- Teleplay by: Brian L. Ross
- Story by: Sharon Y. Cobb
- Directed by: Mario Azzopardi
- Starring: John Corbett
- Theme music composer: Asher Ettinger Tony Kosinec
- Countries of origin: United States Canada
- Original language: English

Production
- Producer: Frank Siracusa
- Editor: Stephan Fanfara
- Running time: 90 minutes

Original release
- Network: TBS
- Release: June 11, 2000

= On Hostile Ground =

On Hostile Ground is a 2000 American television film starring John Corbett. Directed by Mario Azzopardi, the film originally aired on TBS on June 11, 2000.

==Plot==
John Corbett stars as Matt Andrews, a geologist who is asked to investigate why there have been two large sinkholes affecting the city of New Orleans. Jessica Steen plays Corbett's girlfriend Allison Beauchamp, assistant to the Mayor, who has to decide whether the problems with the sinkholes will spread far enough to require that the remainder of Mardi Gras be cancelled, which would be a complete economic disaster to the city.

Matt has a number of personal issues because of a disaster which happened at a mine he was advising on its operations. Although cleared of responsibility for the accident, he still blames himself, which may be causing him to be overcautious. Matt admits the potential problem of the sinkholes becoming so serious as to endanger the city could occur next week, or not for three hundred years. Based on the lack of real evidence of immediate danger, and because some evidence that she should have received has been destroyed by the mayor's political flack, Allison has decided not to close the festival, only to have the disaster metastasize, like a cancer devouring the city's underground.

The only answer is to obtain several tons of polyurethane liquid in 2 compounds which when combined produces an expanding foam that will fill the huge sinkhole cavern. The polyurethane expanding foam reaction is able to expand to hundreds of times its size, and becomes as hard as concrete afterwards.

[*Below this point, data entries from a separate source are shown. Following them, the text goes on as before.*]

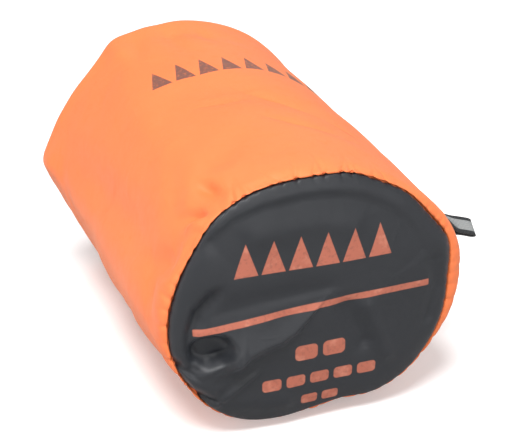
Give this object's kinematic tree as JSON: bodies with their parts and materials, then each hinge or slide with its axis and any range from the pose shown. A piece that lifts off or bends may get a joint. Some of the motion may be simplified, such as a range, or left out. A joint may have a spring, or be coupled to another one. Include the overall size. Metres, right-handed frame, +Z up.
{
  "type": "packed bivvy bag in a stuff sack",
  "caption": "Folded emergency bivvy bag packed in a small round stuff sack that lies on its side, with a dark end panel, a drawn-in mouth and a short tape loop.",
  "frame": {"origin": "middle of the flat strip on which the sack rests", "axes": "+Y along the sack from the dark end panel to the mouth, +X to the side with the tape loop, +Z up"},
  "size_m": [0.1213, 0.1386, 0.0903],
  "materials": {
    "orange_nylon": "coated nylon with a soft sheen",
    "charcoal_nylon": "coated nylon with a soft sheen",
    "grey_tape": "woven tape, silver grey with dark edges"
  },
  "bodies": {
    "root": {"sack_body": "orange_nylon", "end_panel": "charcoal_nylon", "haul_loop": "grey_tape"}
  },
  "joints": []
}
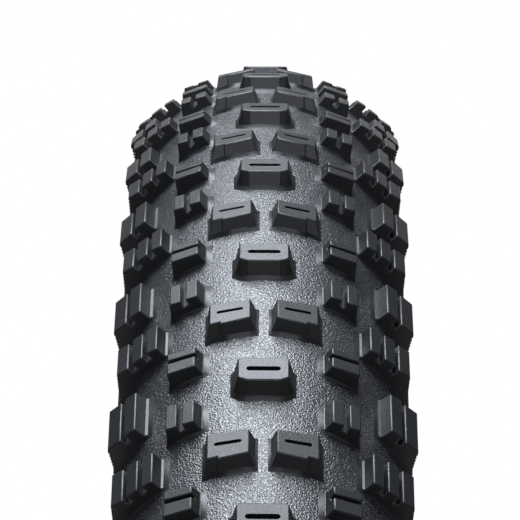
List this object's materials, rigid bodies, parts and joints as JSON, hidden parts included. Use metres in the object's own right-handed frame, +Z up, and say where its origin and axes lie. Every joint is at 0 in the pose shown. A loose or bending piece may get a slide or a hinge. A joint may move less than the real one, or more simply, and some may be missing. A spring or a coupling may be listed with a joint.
{
  "type": "bicycle tire",
  "caption": "Knobbed bicycle tire in its inflated shape, with siped centre and transition knobs, stepped shoulder knobs, layered casing and hooked-rim beads.",
  "frame": {"origin": "the wheel's centre: the middle of the axle line, in the tire's centre plane", "axes": "+Z up, the wheel's axle along Y, left side +Y; +X is the side the picture was taken from"},
  "size_m": [0.7518, 0.0606, 0.7516],
  "materials": {
    "liner": "satin",
    "casing": "matte",
    "belt": "matte",
    "tread": "matte",
    "sidewall": "satin",
    "bead": "satin",
    "filler": "matte",
    "chafer": "satin",
    "knob": "satin"
  },
  "bodies": {
    "root": {"inner_liner": "liner", "casing_ply_inner": "casing", "casing_ply_outer": "casing", "puncture_belt": "belt", "tread_base": "tread", "sidewall_left": "sidewall", "sidewall_right": "sidewall", "bead_core_left": "bead", "bead_core_right": "bead", "bead_filler_left": "filler", "bead_filler_right": "filler", "chafer_left": "chafer", "chafer_right": "chafer", "center_knobs": "knob", "paired_knobs_left": "knob", "paired_knobs_right": "knob", "siped_knobs_left": "knob", "siped_knobs_right": "knob", "slotted_knobs_left": "knob", "slotted_knobs_right": "knob", "shoulder_triples_left": "knob", "shoulder_triples_right": "knob", "shoulder_doubles_left": "knob", "shoulder_doubles_right": "knob"}
  },
  "joints": []
}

Due to an emergency, while Matt is underground inspecting the caverns, he becomes partially trapped, and has to ask to have the foam started (which will kill him if he can't find an escape) because if they don't start the flow of the liquid immediately, the ground underneath downtown New Orleans will collapse similar to the effects of soil liquefaction and thousands to tens of thousands of people will be injured or killed. The last few minutes of the film become a race against time as Matt attempts to find an exit before the polyurethane foam envelops him.

The film points to an event that would happen five years after the movie was made. Matt points out the sinkholes, if they do fail and open up, could be as serious a disaster to the city as if its levees collapsed, an event that did happen as a result of Hurricane Katrina in 2005.

==Reception==
On Hostile Ground was compared unfavourably to Jaws and other precursor disaster films. Citing cheesy plot, poor acting, and lackluster effects, reviewers panned the made-for-TV flick.

==Cast==
- John Corbett as Matt Andrews
- Jessica Steen as Allison Beauchamp
- Brittany Daniel as Cindy Evers
- Ardon Bess as Smiley
- Eugene Clark as Mayor John Lafitte
- Ron Gabriel as Councilman
- Quancetia Hamilton as Mrs. Smiley
- Derwin Jordan as Remy
- Andrew Kraulis as Dalton
- Shawn Lawrence as Andre
- Roger McKeen as Jimmy Gutro, PW Supervisor
- Peter Stebbings as George Regan

==Production notes==
On Hostile Ground was filmed in New Orleans, Stouffville, Ontario, Uxbridge, Ontario, and Toronto.

It is noted that there are a number of errors in the making of the film. Despite the fact that New Orleans is actually below sea level, the movie shows sinkholes in a cavern extending more than 60 ft underground, and bone dry, despite the fact that virtually any digging underground in the real New Orleans would result in flooded ground.